- **Data provided**:
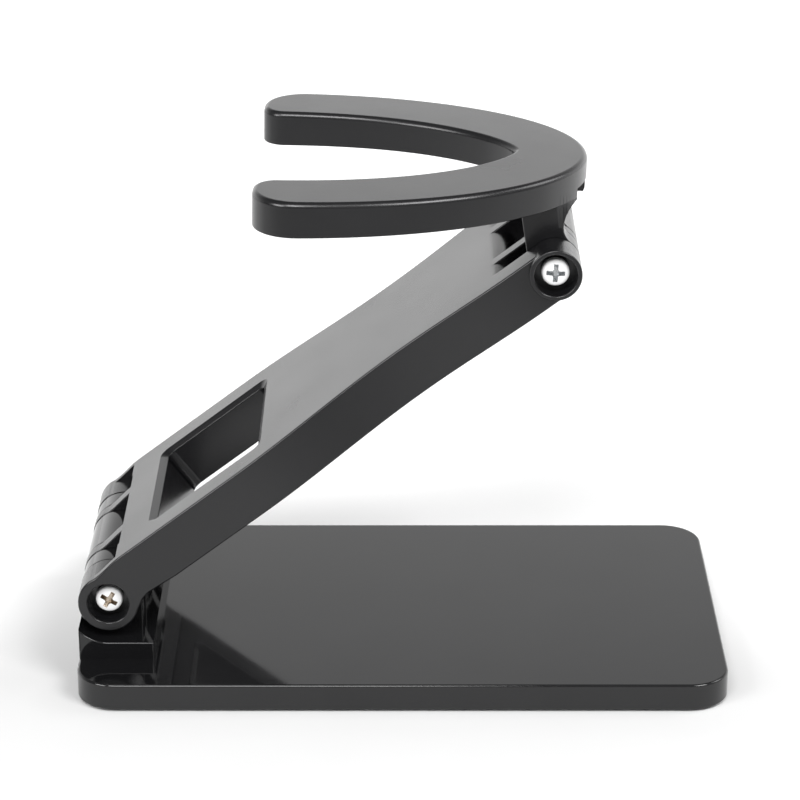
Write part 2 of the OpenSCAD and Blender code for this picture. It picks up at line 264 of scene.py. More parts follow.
def smooth(piece, angle=24):
    """Smooth shading that keeps a flat face flat up to its rounded edges."""
    piece.data.shade_smooth()
    piece.data.set_sharp_from_angle(angle=math.radians(angle))
    modifier = piece.modifiers.new("normals", "WEIGHTED_NORMAL")
    modifier.keep_sharp = True
    modifier.weight = 100
    apply_modifiers(piece)


def loft(rings, columns=()):
    """A closed solid through rings of equal length. columns pairs points across a curved cap."""
    bm = bmesh.new()
    made = [[bm.verts.new(point) for point in ring] for ring in rings]
    for low, high in zip(made, made[1:]):
        for i, vertex in enumerate(low):
            j = (i + 1) % len(low)
            bm.faces.new((vertex, low[j], high[j], high[i]))
    for ring in (made[0], made[-1]):
        for face in cap_faces(len(ring), columns):
            bm.faces.new([ring[i] for i in face])
    return bm


def cap_faces(count, columns):
    """Indices of the faces that close a ring: one face, or one for each pair of columns and each end."""
    if not columns:
        return [list(range(count))]
    (top0, low0), (top1, low1) = columns[0], columns[-1]
    faces = [[i % count for i in range(low0, top0 + count + 1)], list(range(top1, low1 + 1))]
    for (top_a, low_a), (top_b, low_b) in zip(columns, columns[1:]):
        faces.append([top_a, top_b, low_b, low_a])
    return faces


def arc(radius, start, end, steps, centre=(0, 0)):
    """Points of an arc, in degrees, both ends included."""
    angles = [math.radians(start + (end - start) * i / steps) for i in range(steps + 1)]
    return [(centre[0] + radius * math.cos(a), centre[1] + radius * math.sin(a)) for a in angles]


def inset(outline, distance):
    """A closed outline moved inwards, corner by corner."""
    points = [Vector(point) for point in outline]
    area = sum(p.cross(q) for p, q in zip(points, points[1:] + points[:1]))
    inward = 1 if area > 0 else -1
    moved = []
    for i, point in enumerate(points):
        before = (point - points[i - 1]).normalized()
        after = (points[(i + 1) % len(points)] - point).normalized()
        side = Vector((-before.y - after.y, before.x + after.x)).normalized() * inward
        reach = max(0.5, abs(side.dot(Vector((-before.y, before.x)))))
        moved.append(tuple(point + side * distance / reach))
    return moved


def always(value):
    """A function that gives the same value everywhere."""
    return lambda u: value


def rim(edge, steps):
    """Pairs of inset and height for a rounded rim, from the flat face to the wall."""
    if not edge:
        return [(0, 0)]
    angles = [math.radians(90 * i / steps) for i in range(steps + 1)]
    return [(edge * (1 - math.sin(a)), edge * (1 - math.cos(a))) for a in angles]


def rounded_solid(outline, low, high, low_edge, high_edge, place, columns=(), steps=5):
    """The outline (u, v) carried from low(u) to high(u), with its two rims rounded."""
    rings = []
    for back, rise in rim(low_edge, steps):
        rings.append([place(u, v, low(u) + rise) for u, v in inset(outline, back)])
    for back, rise in reversed(rim(high_edge, steps)):
        rings.append([place(u, v, high(u) - rise) for u, v in inset(outline, back)])
    return loft(rings, columns)


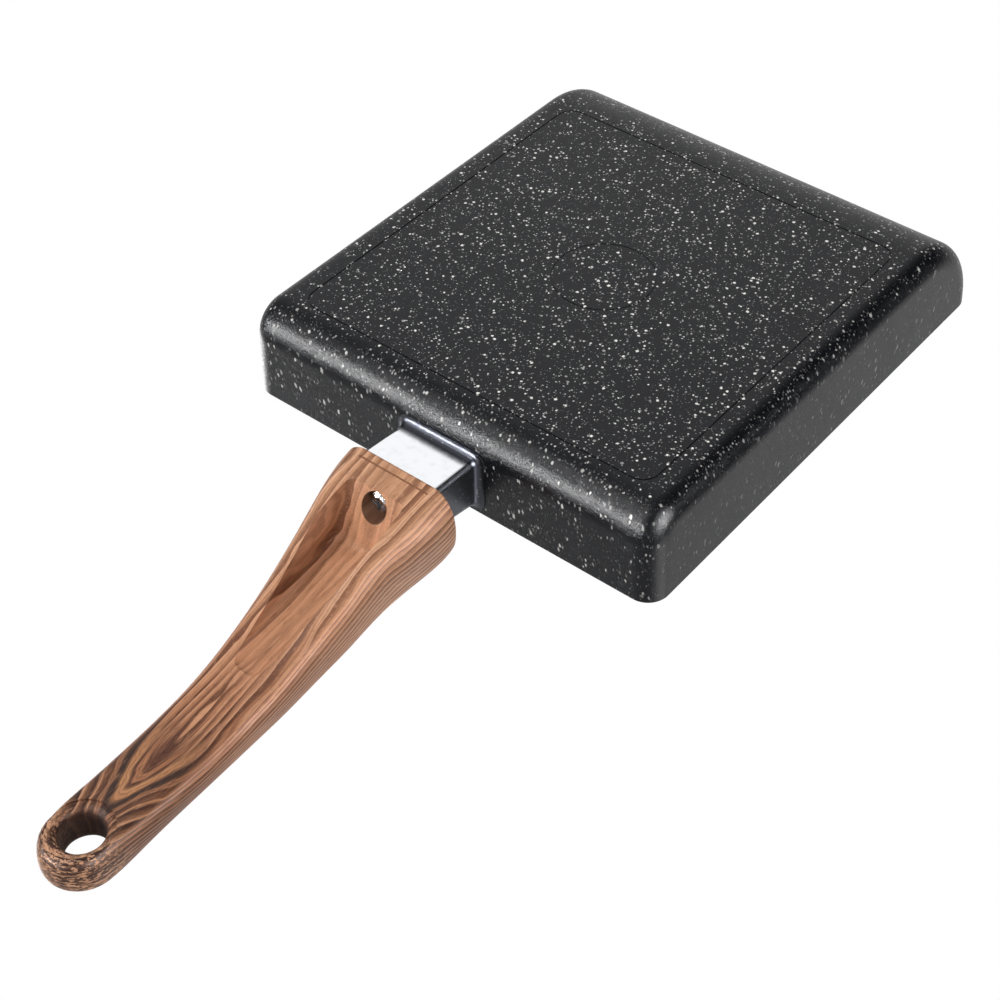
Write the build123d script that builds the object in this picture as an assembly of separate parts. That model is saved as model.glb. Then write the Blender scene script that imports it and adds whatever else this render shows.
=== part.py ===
from build123d import *
from math import cos, radians, sin, tan
import os

# A rectangular omelette pan with a moulded wood-look grip. It stands on its base on Z = 0.
# The origin lies on the base, below the middle of the rim. X is the width, +Y points at the
# far curved wall, and the handle runs along -Y.

# Pan shell
rim_width = 160.0
rim_depth = 182.7
pan_height = 33.6
side_lean = 2.0               # degrees, the two sides and the wall that carries the handle
far_lean = 2.0                # degrees, what is upright of the far wall
front_bend = 12.0             # radius between the base and the wall that carries the handle
far_bend = 31.0               # the far wall is nearly all this curve, for rolling an omelette out
side_bend = 7.4               # radius round the edge of each side, down its corners too
wall = 2.5
floor = 3.2
rim_edge = 0.6                # bevel of the rim's edges

# Lines in the underside of the base
line_front = 12.9             # from the rim to the border line, in plan
line_side = 12.4
line_far = 33.4
line_width = 0.45
line_depth = 0.3
line_corner = 6.0
ring_radius = 17.0
ring_width = 0.4
ring_depth = 0.2

# Handle fastening, along one screw axis
axis_height = 16.6
screw_radius = 2.5
stud_wall = 1.3
stud_length = 11.0
stud_foot_step = 0.3          # wider than the stud
stud_foot_height = 1.0
screw_length = 20.0           # below the head
thread_edge = 0.6             # bevel at the ends of the stud and the screw
head_radius = 4.2
head_height = 3.2
head_dome = 1.3               # fall of the domed head at its outer edge
head_flat = 2.7               # radius of the flat middle of the head
head_edge = 0.4               # bevel between the dome and the side of the head
cross_width = 1.1
cross_reach = 2.4             # half the span of the cross recess
cross_depth = 2.0
cross_taper = 7.0             # degrees
washer_radius = 4.1
washer_thickness = 1.0
washer_gap = 0.9              # width of the slit in the spring washer

# Polished sleeve between the wall and the grip
neck_length = 17.5            # from the rim of the front wall to the end of the grip
sleeve_metal = 0.8
sleeve_half = 14.7            # half width where it enters the grip
sleeve_height = 15.9
sleeve_low = 10.3             # height of its underside there
sleeve_foot_half = 14.4       # at the wall, without the flare
sleeve_foot_height = 18.2
sleeve_foot_low = 11.5
sleeve_corner = 2.2
sleeve_socket = 3.0           # how deep it sits in the grip
flare_reach = 2.5             # how far the foot of the sleeve spreads on the wall
flare_radius = 2.3            # its concave rounding
flare_edge = 0.25             # thickness at its outer edge

# Grip
grip_length = 144.8
grip_front_top = 36.5         # height of its upper side at the front
grip_rise = 20.7              # by how much the upper side climbs to the tail
grip_front_deep = 27.5        # thickness at the front
grip_half = 21.0              # half of the largest width
tail_radius = 11.8
tail_deep = 13.6
end_edge = 0.7                # bevel of the front end's edge
hang_ahead = 1.4              # the hole's centre lies this much nearer the pan than the tail's
hang_radius = 6.4
hang_edge = 3.2               # rounding of the hole's mouths, in short straight steps

# Hollow under the front of the grip, with the screw in its front slope
band_length = 8.4             # underside left standing in front of the hollow
slope_run = 9.6
hollow_floor_front = 29.4     # height of the roof of the hollow behind the slope
hollow_floor_back = 37.6
hollow_length = 62.0          # from the start of the slope
hollow_half_front = 10.6
hollow_half_wide = 10.9
hollow_half_back = 5.0
hollow_wide_share = 0.25      # of its length, to the widest place
hollow_corner = 4.0
hollow_round = 2.6            # rounding between its walls and its roof
recess_radius = 4.6           # counterbore for the screw head
recess_seat = 5.9             # from the front end of the grip to the seat of the washer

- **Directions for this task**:
Repeat the material above in full, keeping every word.

- **Complete output**:
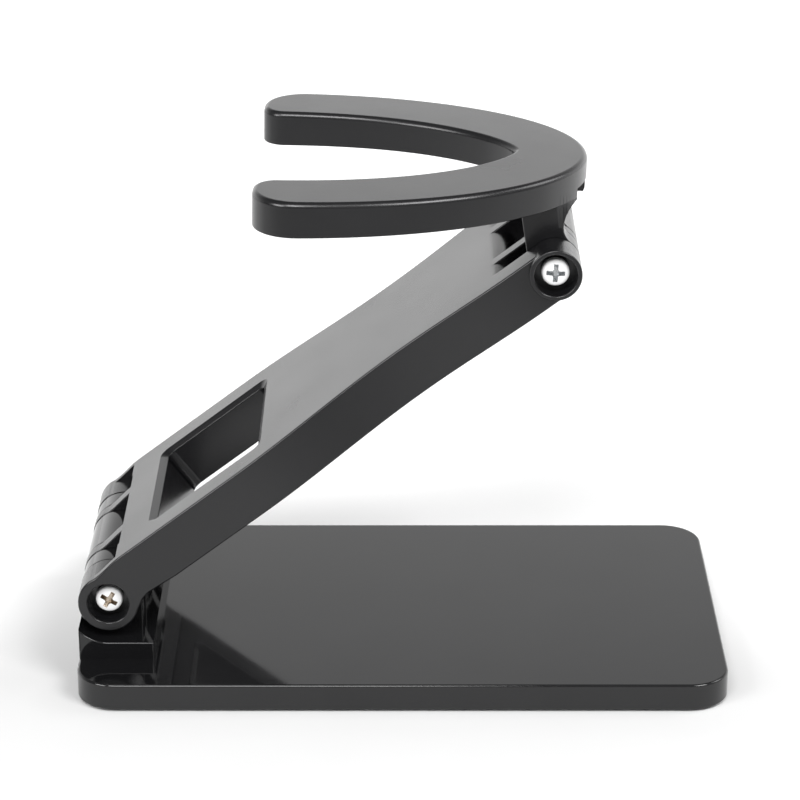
Write part 2 of the OpenSCAD and Blender code for this picture. It picks up at line 264 of scene.py. More parts follow.
def smooth(piece, angle=24):
    """Smooth shading that keeps a flat face flat up to its rounded edges."""
    piece.data.shade_smooth()
    piece.data.set_sharp_from_angle(angle=math.radians(angle))
    modifier = piece.modifiers.new("normals", "WEIGHTED_NORMAL")
    modifier.keep_sharp = True
    modifier.weight = 100
    apply_modifiers(piece)


def loft(rings, columns=()):
    """A closed solid through rings of equal length. columns pairs points across a curved cap."""
    bm = bmesh.new()
    made = [[bm.verts.new(point) for point in ring] for ring in rings]
    for low, high in zip(made, made[1:]):
        for i, vertex in enumerate(low):
            j = (i + 1) % len(low)
            bm.faces.new((vertex, low[j], high[j], high[i]))
    for ring in (made[0], made[-1]):
        for face in cap_faces(len(ring), columns):
            bm.faces.new([ring[i] for i in face])
    return bm


def cap_faces(count, columns):
    """Indices of the faces that close a ring: one face, or one for each pair of columns and each end."""
    if not columns:
        return [list(range(count))]
    (top0, low0), (top1, low1) = columns[0], columns[-1]
    faces = [[i % count for i in range(low0, top0 + count + 1)], list(range(top1, low1 + 1))]
    for (top_a, low_a), (top_b, low_b) in zip(columns, columns[1:]):
        faces.append([top_a, top_b, low_b, low_a])
    return faces


def arc(radius, start, end, steps, centre=(0, 0)):
    """Points of an arc, in degrees, both ends included."""
    angles = [math.radians(start + (end - start) * i / steps) for i in range(steps + 1)]
    return [(centre[0] + radius * math.cos(a), centre[1] + radius * math.sin(a)) for a in angles]


def inset(outline, distance):
    """A closed outline moved inwards, corner by corner."""
    points = [Vector(point) for point in outline]
    area = sum(p.cross(q) for p, q in zip(points, points[1:] + points[:1]))
    inward = 1 if area > 0 else -1
    moved = []
    for i, point in enumerate(points):
        before = (point - points[i - 1]).normalized()
        after = (points[(i + 1) % len(points)] - point).normalized()
        side = Vector((-before.y - after.y, before.x + after.x)).normalized() * inward
        reach = max(0.5, abs(side.dot(Vector((-before.y, before.x)))))
        moved.append(tuple(point + side * distance / reach))
    return moved


def always(value):
    """A function that gives the same value everywhere."""
    return lambda u: value


def rim(edge, steps):
    """Pairs of inset and height for a rounded rim, from the flat face to the wall."""
    if not edge:
        return [(0, 0)]
    angles = [math.radians(90 * i / steps) for i in range(steps + 1)]
    return [(edge * (1 - math.sin(a)), edge * (1 - math.cos(a))) for a in angles]


def rounded_solid(outline, low, high, low_edge, high_edge, place, columns=(), steps=5):
    """The outline (u, v) carried from low(u) to high(u), with its two rims rounded."""
    rings = []
    for back, rise in rim(low_edge, steps):
        rings.append([place(u, v, low(u) + rise) for u, v in inset(outline, back)])
    for back, rise in reversed(rim(high_edge, steps)):
        rings.append([place(u, v, high(u) - rise) for u, v in inset(outline, back)])
    return loft(rings, columns)


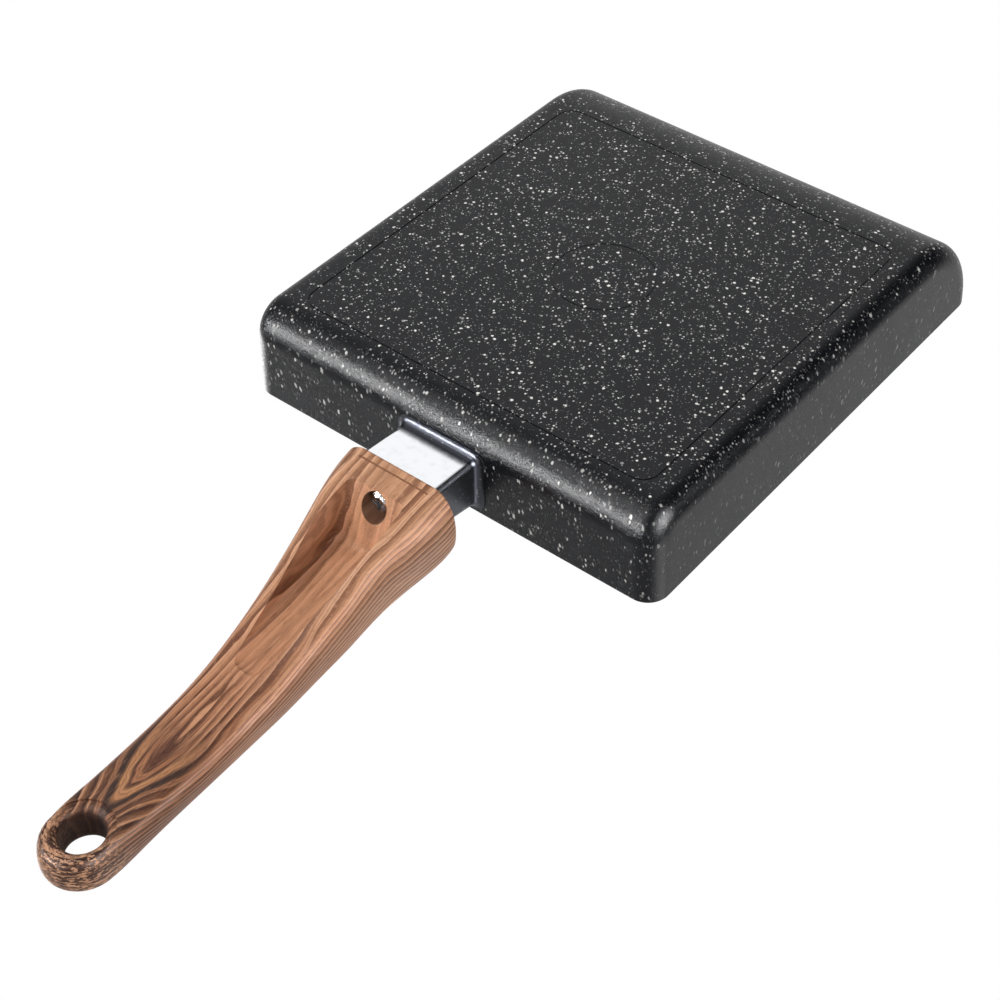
Write the build123d script that builds the object in this picture as an assembly of separate parts. That model is saved as model.glb. Then write the Blender scene script that imports it and adds whatever else this render shows.
=== part.py ===
from build123d import *
from math import cos, radians, sin, tan
import os

# A rectangular omelette pan with a moulded wood-look grip. It stands on its base on Z = 0.
# The origin lies on the base, below the middle of the rim. X is the width, +Y points at the
# far curved wall, and the handle runs along -Y.

# Pan shell
rim_width = 160.0
rim_depth = 182.7
pan_height = 33.6
side_lean = 2.0               # degrees, the two sides and the wall that carries the handle
far_lean = 2.0                # degrees, what is upright of the far wall
front_bend = 12.0             # radius between the base and the wall that carries the handle
far_bend = 31.0               # the far wall is nearly all this curve, for rolling an omelette out
side_bend = 7.4               # radius round the edge of each side, down its corners too
wall = 2.5
floor = 3.2
rim_edge = 0.6                # bevel of the rim's edges

# Lines in the underside of the base
line_front = 12.9             # from the rim to the border line, in plan
line_side = 12.4
line_far = 33.4
line_width = 0.45
line_depth = 0.3
line_corner = 6.0
ring_radius = 17.0
ring_width = 0.4
ring_depth = 0.2

# Handle fastening, along one screw axis
axis_height = 16.6
screw_radius = 2.5
stud_wall = 1.3
stud_length = 11.0
stud_foot_step = 0.3          # wider than the stud
stud_foot_height = 1.0
screw_length = 20.0           # below the head
thread_edge = 0.6             # bevel at the ends of the stud and the screw
head_radius = 4.2
head_height = 3.2
head_dome = 1.3               # fall of the domed head at its outer edge
head_flat = 2.7               # radius of the flat middle of the head
head_edge = 0.4               # bevel between the dome and the side of the head
cross_width = 1.1
cross_reach = 2.4             # half the span of the cross recess
cross_depth = 2.0
cross_taper = 7.0             # degrees
washer_radius = 4.1
washer_thickness = 1.0
washer_gap = 0.9              # width of the slit in the spring washer

# Polished sleeve between the wall and the grip
neck_length = 17.5            # from the rim of the front wall to the end of the grip
sleeve_metal = 0.8
sleeve_half = 14.7            # half width where it enters the grip
sleeve_height = 15.9
sleeve_low = 10.3             # height of its underside there
sleeve_foot_half = 14.4       # at the wall, without the flare
sleeve_foot_height = 18.2
sleeve_foot_low = 11.5
sleeve_corner = 2.2
sleeve_socket = 3.0           # how deep it sits in the grip
flare_reach = 2.5             # how far the foot of the sleeve spreads on the wall
flare_radius = 2.3            # its concave rounding
flare_edge = 0.25             # thickness at its outer edge

# Grip
grip_length = 144.8
grip_front_top = 36.5         # height of its upper side at the front
grip_rise = 20.7              # by how much the upper side climbs to the tail
grip_front_deep = 27.5        # thickness at the front
grip_half = 21.0              # half of the largest width
tail_radius = 11.8
tail_deep = 13.6
end_edge = 0.7                # bevel of the front end's edge
hang_ahead = 1.4              # the hole's centre lies this much nearer the pan than the tail's
hang_radius = 6.4
hang_edge = 3.2               # rounding of the hole's mouths, in short straight steps

# Hollow under the front of the grip, with the screw in its front slope
band_length = 8.4             # underside left standing in front of the hollow
slope_run = 9.6
hollow_floor_front = 29.4     # height of the roof of the hollow behind the slope
hollow_floor_back = 37.6
hollow_length = 62.0          # from the start of the slope
hollow_half_front = 10.6
hollow_half_wide = 10.9
hollow_half_back = 5.0
hollow_wide_share = 0.25      # of its length, to the widest place
hollow_corner = 4.0
hollow_round = 2.6            # rounding between its walls and its roof
recess_radius = 4.6           # counterbore for the screw head
recess_seat = 5.9             # from the front end of the grip to the seat of the washer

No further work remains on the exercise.